Disclosure Requirements: Public Limited Companies must disclose financial and operational information to regulatory authorities, which is accessible to the public, potentially compromising confidentiality.

Limited Flexibility: The management and operational flexibility of a Public Limited Company are restricted by the Companies Act and other regulatory frameworks.

Risk of Hostile Takeover: Being publicly traded, shares can be purchased on the open market, which might lead to the risk of a hostile takeover.

Burden of Corporate Governance: Adherence to stringent corporate governance norms and compliance with SEBI guidelines requires dedicated resources and continuous monitoring.

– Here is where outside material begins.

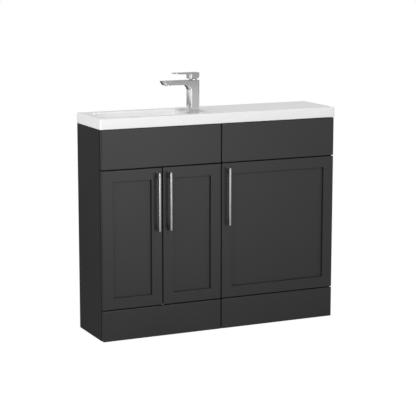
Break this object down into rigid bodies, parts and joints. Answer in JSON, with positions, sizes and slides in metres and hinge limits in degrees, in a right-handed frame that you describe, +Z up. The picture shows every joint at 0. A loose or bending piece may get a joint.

Increased Scrutiny: Public Limited Companies are under constant scrutiny from regulators, shareholders, analysts, and the public, which can be burdensome.

Conclusion

Registering a Public Limited Company in India offers numerous benefits, including limited liability, separate legal entity status, ease of raising capital, and increased public confidence. However, it is crucial to understand and comply with the eligibility criteria and legal requirements to ensure a smooth registration process. Individuals and entities that meet the necessary conditions can take advantage of this business structure to establish a secure and scalable enterprise. Conversely, those who do not meet the criteria or are legally barred must explore alternative business structures or rectify their ineligibilities to pursue their entrepreneurial ambitions.

The detailed understanding of who can and cannot register a Public Limited Company, the intricate registration process, and the compliance requirements provide a comprehensive guide for prospective business owners. This business structure, while complex, offers significant advantages that can propel business growth and success. However, it demands adherence to regulatory norms and diligent compliance to maintain its status and leverage its benefits fully. As such, prospective registrants should carefully consider their eligibility, prepare the necessary documentation, and engage professional advice to navigate the legal landscape effectively.